Mounds of white snakeroot in the yard glow dimly in the light of a half moon. Orion gets one leg over the ridge before he starts to fade, and the soft calls of migrant thrushes fill the trees.
white snakeroot
September 3, 2025
Snakeroot flower heads are beginning to open, white as the cows’ milk that they’re said to poison. A sunbeam reaching the porch shows me the shape of my breath.
September 17, 2024
A white sky only now that the banks of white snakeroot are beginning to fade. In between: green and gold.

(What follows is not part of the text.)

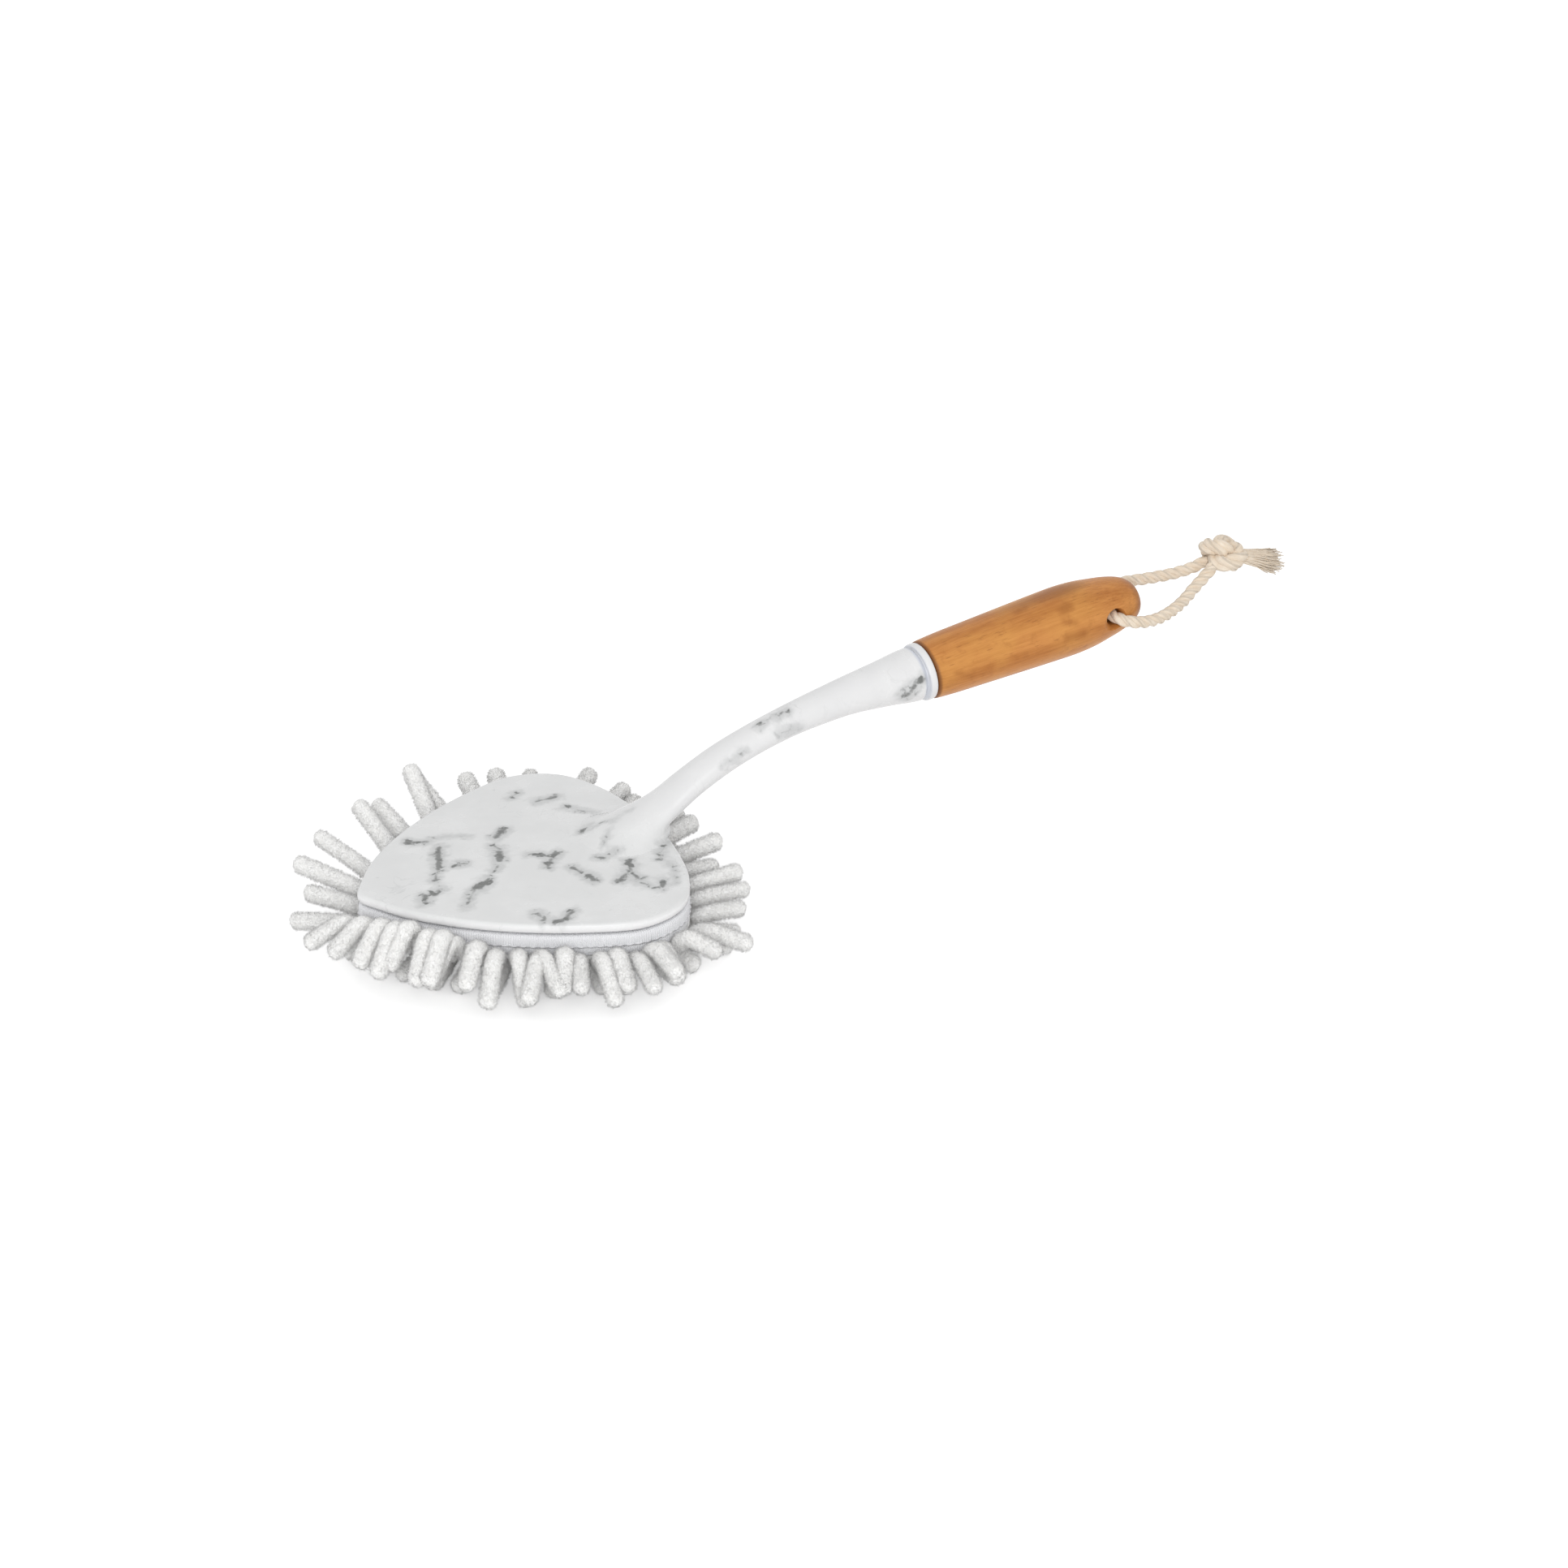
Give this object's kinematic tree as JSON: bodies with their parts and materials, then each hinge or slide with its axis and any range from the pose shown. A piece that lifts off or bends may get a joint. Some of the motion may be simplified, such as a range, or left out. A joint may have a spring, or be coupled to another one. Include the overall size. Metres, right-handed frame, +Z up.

The drought-struck lilac dying back.
September 4, 2024
Another cold morning. The sun through thin cirrus casts a wan light over the clouds of blossoming snakeroot.
August 26, 2024
A half moon hangs overhead, its light lost to the dawn. A bat makes one last circuit of the yard, where the white tops of snakeroot are beginning to show.
August 11, 2024
Cold and still at sunrise. A hummingbird zooms past, pausing over a snakeroot that is almost in bloom.
January 7, 2024
Gray above, white below: a snowbird hops atop five inches of fresh snow, noshing on goldenrod, snakeroot, and stiltgrass seeds, leaving lines of little arrows pointing backwards.
September 19, 2023
Another cool and quiet autumn morning. The snakeroot has faded to a blowsy brown just as the goldenrod reaches its pinnacle of yellow.
August 27, 2023
Crystal-clear and still. At first light, the soft calls of wood thrushes, no doubt tired and hungry after their all-night flights. Pale crowds of snakeroot seem to glow.
August 22, 2023
A gray squirrel with a nearly white tail scampering up the road draws my attention to the white snakeroot—banks of it just coming into bloom.
September 15, 2022
A high cloud ceiling full of holes. In the meadow, one snakeroot flower nods: hummingbird.
September 3, 2022
As above, so below: white sky, white snakeroot. A hummingbird buzzes in to bother the jewelweed below the porch.
August 20, 2022
Sun through a scrim of cloud. The first white snakeroot is in bloom. A Linne’s cicada rattles like a bad engine.
August 20, 2021
Cardinal joined by a whippoorwill. The white shapes in the yard turn out to be snakeroot.